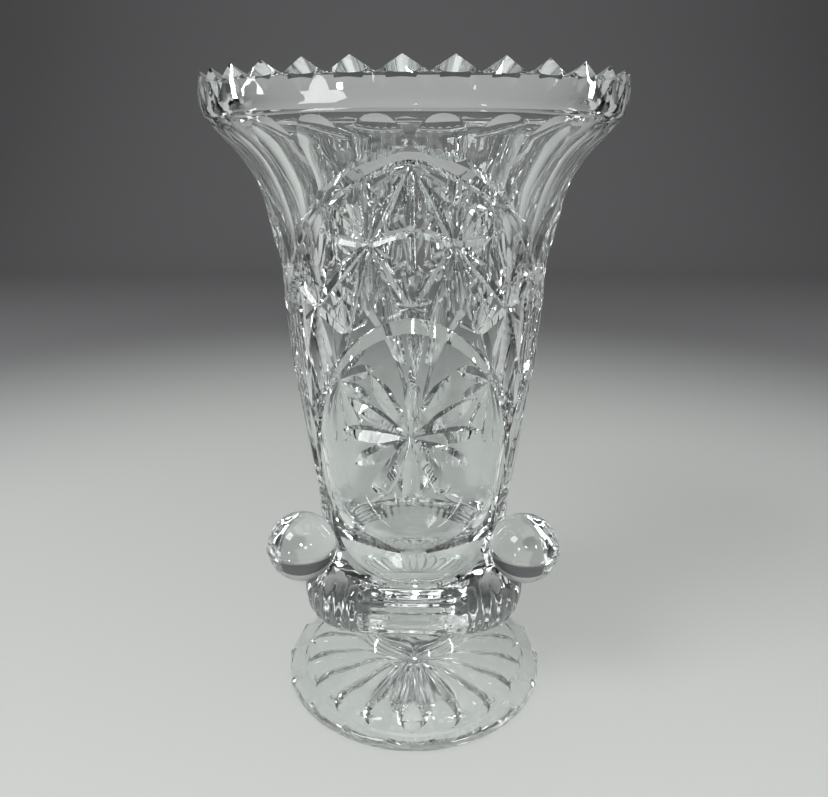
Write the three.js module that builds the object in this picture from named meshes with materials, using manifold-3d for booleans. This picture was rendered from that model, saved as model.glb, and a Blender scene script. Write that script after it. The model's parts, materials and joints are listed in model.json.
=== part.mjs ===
// Cut crystal vase: a trumpet-shaped body with a sawtooth rim and three sunk oval panels,
// three glass ball knobs, a three-lobed collar and a fluted pedestal foot.
// Millimetres, +Z up. The origin is on the vase's axis, on the surface that the foot rests on.
// Angles are counted around the axis from the front (-Y) towards +X.
import * as THREE from 'three';
import { mergeVertices } from 'three/addons/utils/BufferGeometryUtils.js';
import Module from 'manifold-3d';

// ---- driving dimensions -------------------------------------------------------------------

const TOTAL_HEIGHT = 200;
const FUSED_GAP = 0.3; // room left between two gathers of glass that are fused on the real vase
const SIDES = 3; // the pattern repeats three times around the vase

const TEETH_PER_SIDE = 11;
const TOOTH_HEIGHT = 3.3;
const TOOTH_OFFSET = -0.25; // first tooth's turn from the front, in tooth pitches
const RIM_RADIUS = 60.75;
const RIM_WALL = 5.2;
const TIP_INSET = 0.7; // the tooth tips stand this far inside the rim's outer edge
const RIM_HEIGHT = TOTAL_HEIGHT - TOOTH_HEIGHT; // edges of the rim, and the notches between the teeth

const BODY_BASE_HEIGHT = 52;
const BODY_BASE_RADIUS = 33;
const WAIST_HEIGHT = 62;
const WAIST_RADIUS = 32.4; // narrowest place, level with the ball knobs
const BOSS_BASE_HEIGHT = 38; // the body's round bottom, let into the collar
const CAVITY_FLOOR_HEIGHT = 42.4;

const PANEL_SINK = 1.6;
const PANEL_HALF_ANGLE = THREE.MathUtils.degToRad(56.5);
const PANEL_CENTRE_HEIGHT = 85;
const PANEL_RISE = 53.5; // from the panel's centre height up to its arched top
const PANEL_DROP = 33; // and down to its broad round bottom
const PANEL_TOP_POWER = 1.7; // superellipse powers: a slightly pointed arch above
const PANEL_BOTTOM_POWER = 2.7; // and a broad, full end below
const PANEL_BEVEL = 0.12; // width of the sloping border, as a fraction of the panel's half size

const COLLAR_BASE_HEIGHT = 26;
const COLLAR_TOP_HEIGHT = BODY_BASE_HEIGHT - FUSED_GAP;
const LOBE_RADIUS = 39.4; // the collar's reach under a ball knob

const KNOB_RADIUS = 11.2;
const KNOB_AXIS_DISTANCE = 41.2;
const KNOB_HEIGHT = 59.8;

const FOOT_RADIUS = 45.9;
const FOOT_EDGE_HEIGHT = 3;
const FOOT_RING_WIDTH = 4; // flat ground ring that the vase stands on
const FOOT_FLUTES = 18;
const FLUTE_DEPTH = 2;
const STEM_RADIUS = 14.5;
const FOOT_TOP_HEIGHT = COLLAR_BASE_HEIGHT - FUSED_GAP;

// ---- smoothness ---------------------------------------------------------------------------

const COLUMNS_PER_TOOTH = 4; // one on the tip, one in the notch and one on each slope
const BODY_COLUMNS = SIDES * TEETH_PER_SIDE * COLUMNS_PER_TOOTH;
const BODY_ROWS = 21;
const CAVITY_ROWS = 9;
const COLLAR_COLUMNS = 60;
const FOOT_COLUMNS = FOOT_FLUTES * 3;
const KNOB_COLUMNS = 20;
const KNOB_ROWS = 14;

// ---- outlines, as [radius, height] --------------------------------------------------------

const BODY_OUTLINE = outline([
  [BODY_BASE_RADIUS, BODY_BASE_HEIGHT],
  [WAIST_RADIUS, WAIST_HEIGHT],
  [35.6, 91],
  [39.3, 127],
  [41, 151],
  [45.5, 169],
  [50.8, 179],
  [58.7, 188],
  [RIM_RADIUS, RIM_HEIGHT],
]);

const CAVITY_OUTLINE = outline([
  [RIM_RADIUS - RIM_WALL, RIM_HEIGHT],
  [52.6, 188],
  [45.6, 179],
  [40.4, 169],
  [35.8, 151],
  [33.6, 127],
  [29.4, 91],
  [25.9, 70],
  [22.4, 60],
  [18.3, 53],
  [13.5, 47.6],
  [8, 43.6],
]);

const BOSS_OUTLINE = [
  [11, BOSS_BASE_HEIGHT + 0.9],
  [17.5, 42.2],
  [22.4, 47.5],
  [24.6, BODY_BASE_HEIGHT],
];

const LOBE_OUTLINE = [
  [STEM_RADIUS + 1, COLLAR_BASE_HEIGHT],
  [24, 27.8],
  [32.5, 29.9],
  [37.6, 32.4],
  [39.2, 36.5],
  [LOBE_RADIUS, 41.5],
  [LOBE_RADIUS - 0.6, 46],
  [LOBE_RADIUS - 3.4, 50],
  [BODY_BASE_RADIUS, COLLAR_TOP_HEIGHT],
];

const HOLLOW_OUTLINE = [
  [STEM_RADIUS + 1, COLLAR_BASE_HEIGHT],
  [23, 28.9],
  [28.5, 32.2],
  [31.8, 34.9],
  [BODY_BASE_RADIUS, 37.4],
  [BODY_BASE_RADIUS, 41.5],
  [BODY_BASE_RADIUS, 46],
  [BODY_BASE_RADIUS, 50],
  [BODY_BASE_RADIUS, COLLAR_TOP_HEIGHT],
];

const FOOT_TOP_OUTLINE = [
  [FOOT_RADIUS - 1, 0.9],
  [FOOT_RADIUS, FOOT_EDGE_HEIGHT],
  [FOOT_RADIUS - 1.2, 4.8],
  [38, 6],
  [28, 8.2],
  [20, 11],
  [STEM_RADIUS + 1, 16],
  [STEM_RADIUS, 20.5],
  [STEM_RADIUS + 1, FOOT_TOP_HEIGHT],
];

const wasm = await Module();
wasm.setup();

const group = new THREE.Group();
addPiece('vase_body', bodyGeometry(), 0xdde6e4);
addPiece('base_collar', collarGeometry(), 0xd6e0de);
addPiece('pedestal_foot', footGeometry(), 0xd9e3e0);
addPiece('ball_knob_right', knobGeometry(1 / 2), 0xe0e8e6);
addPiece('ball_knob_left', knobGeometry(-1 / 2), 0xe0e8e6);
addPiece('ball_knob_rear', knobGeometry(SIDES / 2), 0xe0e8e6);

export default group;

// ---- pieces -------------------------------------------------------------------------------

/** Open-mouthed body: boss, outside wall, toothed rim and inside wall in one closed stack of rings. */
function bodyGeometry() {
  const boss = BOSS_OUTLINE.map(([radius, height]) => () => [radius, height]);
  const outside = BODY_OUTLINE.getPoints(BODY_ROWS).map((point) => (
    (angle) => [point.x - PANEL_SINK * panelCover(angle, point.y), point.y]
  ));
  const inside = CAVITY_OUTLINE.getPoints(CAVITY_ROWS).map((point) => () => [point.x, point.y]);
  const tips = toothRing(RIM_RADIUS - TIP_INSET);
  const bottom = centre(BOSS_BASE_HEIGHT);
  const floor = centre(CAVITY_FLOOR_HEIGHT);
  return ringSolid([bottom, ...boss, ...outside, tips, ...inside, floor], BODY_COLUMNS);
}

/** Collar that swells into a lobe under each ball knob, with a socket for the body's boss. */
function collarGeometry() {
  const outside = LOBE_OUTLINE.map(([lobeRadius, lobeHeight], index) => (angle) => {
    const [radius, height] = HOLLOW_OUTLINE[index];
    const lobe = (1 - Math.cos(SIDES * angle)) / 2;
    return [
      THREE.MathUtils.lerp(radius, lobeRadius, lobe),
      THREE.MathUtils.lerp(height, lobeHeight, lobe),
    ];
  });
  const socket = BOSS_OUTLINE.map(([radius, height]) => () => [radius + FUSED_GAP / 2, height - FUSED_GAP]);
  const floor = centre(BOSS_BASE_HEIGHT - FUSED_GAP);
  return ringSolid([centre(COLLAR_BASE_HEIGHT), ...outside, ...socket.reverse(), floor], COLLAR_COLUMNS);
}

/** Round foot with a short stem, a flat ring to stand on and radial flutes hollowed underneath. */
function footGeometry() {
  const ringOuter = FOOT_RADIUS - 2;
  const ringInner = ringOuter - FOOT_RING_WIDTH;
  const relief = 0.5;
  const fluted = (radius, depth) => (angle) => {
    const hollow = (1 + Math.cos(FOOT_FLUTES * angle)) / 2;
    return [radius, relief + depth * hollow];
  };
  const rings = [
    centre(relief + FLUTE_DEPTH / 2),
    fluted(9, FLUTE_DEPTH / 2),
    fluted(26, FLUTE_DEPTH),
    fluted(ringInner - 1.5, 0.2),
    () => [ringInner, 0],
    () => [ringOuter, 0],
    ...FOOT_TOP_OUTLINE.map(([radius, height]) => () => [radius, height]),
    centre(FOOT_TOP_HEIGHT),
  ];
  return ringSolid(rings, FOOT_COLUMNS);
}

/** Ball of glass seated against the body and the collar; the turn is counted in panel widths. */
function knobGeometry(turn) {
  const angle = turn * 2 * Math.PI / SIDES;
  const ball = new THREE.SphereGeometry(KNOB_RADIUS, KNOB_COLUMNS, KNOB_ROWS);
  ball.rotateX(Math.PI / 2);
  ball.translate(0, -KNOB_AXIS_DISTANCE, KNOB_HEIGHT);
  ball.rotateZ(angle);
  const seats = [seatCutter(), offsetCollar()].map(toManifold);
  return seats.reduce((knob, seat) => knob.subtract(seat), toManifold(ball));
}

/** The body's outside wall grown by the gap, closed to the axis. */
function seatCutter() {
  const wall = BODY_OUTLINE.getPoints(BODY_ROWS).map((point) => (
    () => [point.x + FUSED_GAP, point.y]
  ));
  const rings = [centre(BODY_BASE_HEIGHT - 1), () => [BODY_BASE_RADIUS, BODY_BASE_HEIGHT - 1], ...wall];
  return ringSolid([...rings, centre(RIM_HEIGHT)], BODY_COLUMNS / 2);
}

/** The collar grown by the gap. */
function offsetCollar() {
  const grown = collarGeometry();
  const middle = (COLLAR_BASE_HEIGHT + COLLAR_TOP_HEIGHT) / 2;
  grown.translate(0, 0, -middle);
  grown.scale(1 + FUSED_GAP / BODY_BASE_RADIUS, 1 + FUSED_GAP / BODY_BASE_RADIUS, 1.03);
  return grown.translate(0, 0, middle);
}

// ---- shape helpers ------------------------------------------------------------------------

/** Smooth curve through [radius, height] points. */
function outline(points) {
  return new THREE.SplineCurve(points.map(([radius, height]) => new THREE.Vector2(radius, height)));
}

/** A ring shrunk to one point on the axis, which closes the end of a solid. */
function centre(height) {
  return () => [0, height];
}

/** Ring along the tooth tips and down into the notches; a tip stands TOOTH_OFFSET off the front. */
function toothRing(radius) {
  const pitch = 2 * Math.PI / (SIDES * TEETH_PER_SIDE);
  return (angle) => {
    const turns = angle / pitch - TOOTH_OFFSET;
    const rise = 1 - 2 * Math.abs(turns - Math.round(turns));
    return [radius, RIM_HEIGHT + TOOTH_HEIGHT * rise];
  };
}

/** 1 on a sunk panel's floor, 0 outside the panels, and a straight slope across the border. */
function panelCover(angle, height) {
  const pitch = 2 * Math.PI / SIDES;
  const across = Math.abs(angle - pitch * Math.round(angle / pitch)) / PANEL_HALF_ANGLE;
  const above = height > PANEL_CENTRE_HEIGHT;
  const along = Math.abs(height - PANEL_CENTRE_HEIGHT) / (above ? PANEL_RISE : PANEL_DROP);
  const power = above ? PANEL_TOP_POWER : PANEL_BOTTOM_POWER;
  const reach = (across ** power + along ** power) ** (1 / power);
  return THREE.MathUtils.clamp((1 - reach) / PANEL_BEVEL, 0, 1);
}

/** Closed solid through rings of [radius, height], listed anticlockwise in a radial section. */
function ringSolid(rings, columns) {
  const positions = [];
  const triangles = [];
  const starts = [];
  rings.forEach((ring, index) => {
    const isEnd = index === 0 || index === rings.length - 1;
    starts.push(positions.length / 3);
    for (let column = 0; column < (isEnd ? 1 : columns); column += 1) {
      const angle = column * 2 * Math.PI / columns;
      const [radius, height] = ring(angle);
      positions.push(radius * Math.sin(angle), -radius * Math.cos(angle), height);
    }
  });
  for (let index = 0; index < rings.length - 1; index += 1) {
    const lower = vertexOf(index);
    const upper = vertexOf(index + 1);
    for (let column = 0; column < columns; column += 1) {
      const next = (column + 1) % columns;
      if (index > 0) triangles.push(lower(column), lower(next), upper(column));
      if (index < rings.length - 2) triangles.push(lower(next), upper(next), upper(column));
    }
  }
  const geometry = new THREE.BufferGeometry();
  geometry.setAttribute('position', new THREE.Float32BufferAttribute(positions, 3));
  geometry.setIndex(triangles);
  return geometry;

  function vertexOf(index) {
    const isEnd = index === 0 || index === rings.length - 1;
    return (column) => starts[index] + (isEnd ? 0 : column);
  }
}

/** Manifold solid of a closed geometry, its shared vertices merged. */
function toManifold(geometry) {
  const bare = geometry.clone();
  bare.deleteAttribute('normal');
  bare.deleteAttribute('uv');
  const merged = mergeVertices(bare);
  const vertProperties = new Float32Array(merged.attributes.position.array);
  const triVerts = new Uint32Array(merged.index.array);
  return new wasm.Manifold(new wasm.Mesh({ numProp: 3, vertProperties, triVerts }));
}

/** Geometry of a manifold solid; a geometry is handed back as it is. */
function toGeometry(solid) {
  if (solid.isBufferGeometry) return solid;
  const { vertProperties, triVerts, numProp } = solid.getMesh();
  const geometry = new THREE.BufferGeometry();
  geometry.setAttribute('position', new THREE.BufferAttribute(vertProperties, numProp));
  geometry.setIndex(new THREE.BufferAttribute(triVerts, 1));
  return geometry;
}

/** Adds one clear glass piece to the vase. */
function addPiece(name, solid, color) {
  const material = new THREE.MeshStandardMaterial({ color, roughness: 0.04, metalness: 0 });
  material.transparent = true;
  material.opacity = 0.35;
  const mesh = new THREE.Mesh(toGeometry(solid), material);
  mesh.name = name;
  group.add(mesh);
}
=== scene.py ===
import json
import math

import bpy
import numpy as np
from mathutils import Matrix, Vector

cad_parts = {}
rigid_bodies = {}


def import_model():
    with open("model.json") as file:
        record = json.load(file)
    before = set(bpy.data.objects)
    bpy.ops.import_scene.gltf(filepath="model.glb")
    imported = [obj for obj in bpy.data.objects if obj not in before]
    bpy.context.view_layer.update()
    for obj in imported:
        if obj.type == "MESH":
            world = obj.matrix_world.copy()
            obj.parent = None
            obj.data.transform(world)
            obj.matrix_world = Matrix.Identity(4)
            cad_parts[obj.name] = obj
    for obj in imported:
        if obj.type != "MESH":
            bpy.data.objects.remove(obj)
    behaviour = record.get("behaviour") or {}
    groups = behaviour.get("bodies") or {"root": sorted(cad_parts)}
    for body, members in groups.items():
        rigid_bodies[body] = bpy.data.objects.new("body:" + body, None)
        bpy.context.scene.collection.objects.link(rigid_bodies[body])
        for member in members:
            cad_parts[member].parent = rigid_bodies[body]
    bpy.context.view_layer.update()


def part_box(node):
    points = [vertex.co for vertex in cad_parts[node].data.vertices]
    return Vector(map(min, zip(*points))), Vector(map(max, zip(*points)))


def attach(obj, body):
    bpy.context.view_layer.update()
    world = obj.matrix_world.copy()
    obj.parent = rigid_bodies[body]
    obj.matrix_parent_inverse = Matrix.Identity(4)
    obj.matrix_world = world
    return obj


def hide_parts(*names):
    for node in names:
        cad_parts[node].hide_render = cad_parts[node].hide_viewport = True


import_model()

MM = 0.001


def node_box(name):
    """Lowest and highest corner of a CAD node, in millimetres."""
    low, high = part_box(name)
    return np.array(low) / MM, np.array(high) / MM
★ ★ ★
REQUIREMENTS: Look above for the line containing "vertices merged. */". Output from there through the line containing "for body, members", exactly and inclusively.

REPLY:
/** Manifold solid of a closed geometry, its shared vertices merged. */
function toManifold(geometry) {
  const bare = geometry.clone();
  bare.deleteAttribute('normal');
  bare.deleteAttribute('uv');
  const merged = mergeVertices(bare);
  const vertProperties = new Float32Array(merged.attributes.position.array);
  const triVerts = new Uint32Array(merged.index.array);
  return new wasm.Manifold(new wasm.Mesh({ numProp: 3, vertProperties, triVerts }));
}

/** Geometry of a manifold solid; a geometry is handed back as it is. */
function toGeometry(solid) {
  if (solid.isBufferGeometry) return solid;
  const { vertProperties, triVerts, numProp } = solid.getMesh();
  const geometry = new THREE.BufferGeometry();
  geometry.setAttribute('position', new THREE.BufferAttribute(vertProperties, numProp));
  geometry.setIndex(new THREE.BufferAttribute(triVerts, 1));
  return geometry;
}

/** Adds one clear glass piece to the vase. */
function addPiece(name, solid, color) {
  const material = new THREE.MeshStandardMaterial({ color, roughness: 0.04, metalness: 0 });
  material.transparent = true;
  material.opacity = 0.35;
  const mesh = new THREE.Mesh(toGeometry(solid), material);
  mesh.name = name;
  group.add(mesh);
}
=== scene.py ===
import json
import math

import bpy
import numpy as np
from mathutils import Matrix, Vector

cad_parts = {}
rigid_bodies = {}


def import_model():
    with open("model.json") as file:
        record = json.load(file)
    before = set(bpy.data.objects)
    bpy.ops.import_scene.gltf(filepath="model.glb")
    imported = [obj for obj in bpy.data.objects if obj not in before]
    bpy.context.view_layer.update()
    for obj in imported:
        if obj.type == "MESH":
            world = obj.matrix_world.copy()
            obj.parent = None
            obj.data.transform(world)
            obj.matrix_world = Matrix.Identity(4)
            cad_parts[obj.name] = obj
    for obj in imported:
        if obj.type != "MESH":
            bpy.data.objects.remove(obj)
    behaviour = record.get("behaviour") or {}
    groups = behaviour.get("bodies") or {"root": sorted(cad_parts)}
    for body, members in groups.items():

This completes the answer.